**GIVEN PROBLEM:** Go through the lines below. Copy those with "FreeCAD".

**DATA ENTRIES:**
* * * * *

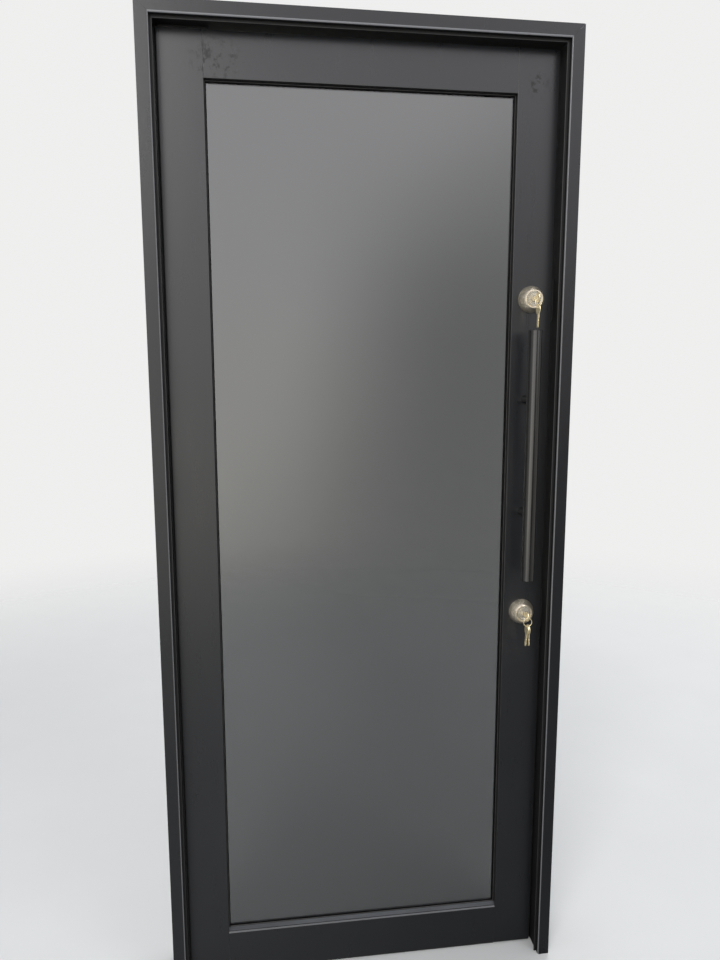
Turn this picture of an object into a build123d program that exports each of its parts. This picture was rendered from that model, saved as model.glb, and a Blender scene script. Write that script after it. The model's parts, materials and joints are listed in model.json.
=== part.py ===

* * * * *

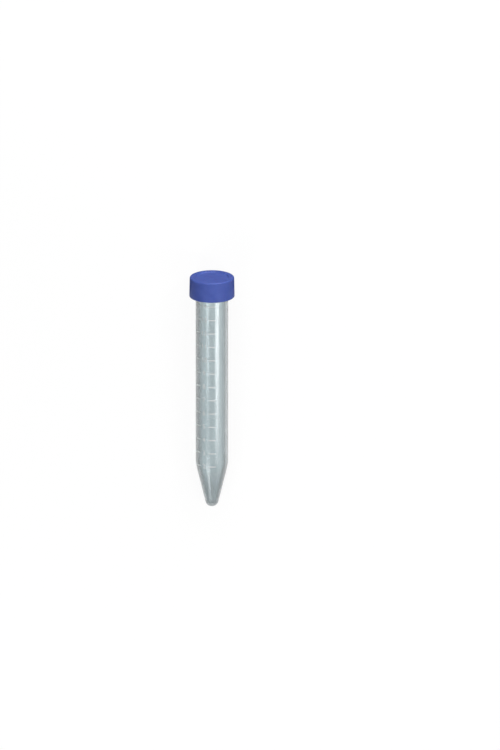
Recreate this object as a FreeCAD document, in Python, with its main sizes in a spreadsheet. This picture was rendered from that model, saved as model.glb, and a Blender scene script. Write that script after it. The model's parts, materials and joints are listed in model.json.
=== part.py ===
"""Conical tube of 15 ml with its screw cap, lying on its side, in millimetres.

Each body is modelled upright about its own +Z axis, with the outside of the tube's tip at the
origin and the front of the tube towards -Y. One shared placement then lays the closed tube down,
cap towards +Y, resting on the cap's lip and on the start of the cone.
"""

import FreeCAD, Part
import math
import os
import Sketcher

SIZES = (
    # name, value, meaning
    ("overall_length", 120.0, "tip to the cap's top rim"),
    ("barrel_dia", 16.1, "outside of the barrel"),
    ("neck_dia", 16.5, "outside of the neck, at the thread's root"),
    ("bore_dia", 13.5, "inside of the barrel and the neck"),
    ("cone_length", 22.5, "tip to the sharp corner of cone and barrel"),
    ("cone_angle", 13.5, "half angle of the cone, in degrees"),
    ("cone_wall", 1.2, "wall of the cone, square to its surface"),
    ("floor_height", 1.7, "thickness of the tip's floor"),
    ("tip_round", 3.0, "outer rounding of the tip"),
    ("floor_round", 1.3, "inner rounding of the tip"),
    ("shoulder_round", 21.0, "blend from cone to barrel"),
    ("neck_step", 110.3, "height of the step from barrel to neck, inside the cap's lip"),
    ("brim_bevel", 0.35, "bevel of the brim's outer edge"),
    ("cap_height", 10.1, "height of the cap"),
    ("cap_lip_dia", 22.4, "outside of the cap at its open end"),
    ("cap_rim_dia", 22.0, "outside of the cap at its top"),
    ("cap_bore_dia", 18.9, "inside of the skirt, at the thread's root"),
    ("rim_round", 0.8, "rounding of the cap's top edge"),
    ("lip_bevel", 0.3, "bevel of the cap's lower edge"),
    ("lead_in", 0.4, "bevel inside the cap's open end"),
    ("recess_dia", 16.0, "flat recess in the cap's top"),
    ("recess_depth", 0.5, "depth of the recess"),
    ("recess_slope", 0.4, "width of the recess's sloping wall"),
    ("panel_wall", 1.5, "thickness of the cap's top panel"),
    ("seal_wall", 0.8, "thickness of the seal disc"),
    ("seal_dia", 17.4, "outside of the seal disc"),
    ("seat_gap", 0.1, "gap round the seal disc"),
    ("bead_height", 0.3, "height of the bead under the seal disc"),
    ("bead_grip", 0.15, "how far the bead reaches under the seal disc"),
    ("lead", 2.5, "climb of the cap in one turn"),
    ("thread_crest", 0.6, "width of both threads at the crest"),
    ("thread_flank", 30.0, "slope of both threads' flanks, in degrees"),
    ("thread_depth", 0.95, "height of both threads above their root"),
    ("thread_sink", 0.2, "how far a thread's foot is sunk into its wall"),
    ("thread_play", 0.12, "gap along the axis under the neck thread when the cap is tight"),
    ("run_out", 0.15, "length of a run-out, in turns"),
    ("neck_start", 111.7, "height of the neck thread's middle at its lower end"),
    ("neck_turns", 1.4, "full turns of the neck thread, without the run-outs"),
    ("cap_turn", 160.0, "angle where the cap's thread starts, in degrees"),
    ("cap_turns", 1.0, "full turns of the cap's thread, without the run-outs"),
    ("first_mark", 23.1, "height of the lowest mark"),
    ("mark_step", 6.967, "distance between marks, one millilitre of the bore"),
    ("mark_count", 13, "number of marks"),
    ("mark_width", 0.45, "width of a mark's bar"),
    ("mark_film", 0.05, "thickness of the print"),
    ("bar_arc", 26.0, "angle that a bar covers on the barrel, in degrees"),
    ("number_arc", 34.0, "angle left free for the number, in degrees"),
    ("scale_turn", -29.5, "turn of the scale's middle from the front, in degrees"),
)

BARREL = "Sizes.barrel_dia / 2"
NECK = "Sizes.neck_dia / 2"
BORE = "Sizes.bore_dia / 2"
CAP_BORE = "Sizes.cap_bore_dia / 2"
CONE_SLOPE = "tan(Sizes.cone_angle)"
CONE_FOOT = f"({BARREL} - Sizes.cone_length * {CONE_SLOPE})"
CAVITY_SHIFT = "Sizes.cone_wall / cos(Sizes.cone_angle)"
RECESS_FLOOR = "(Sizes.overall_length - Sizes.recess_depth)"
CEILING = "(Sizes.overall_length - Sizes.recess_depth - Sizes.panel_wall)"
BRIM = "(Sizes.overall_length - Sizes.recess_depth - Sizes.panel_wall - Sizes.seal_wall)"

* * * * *

**THE COMPLETED TASK:**
Recreate this object as a FreeCAD document, in Python, with its main sizes in a spreadsheet. This picture was rendered from that model, saved as model.glb, and a Blender scene script. Write that script after it. The model's parts, materials and joints are listed in model.json.
import FreeCAD, Part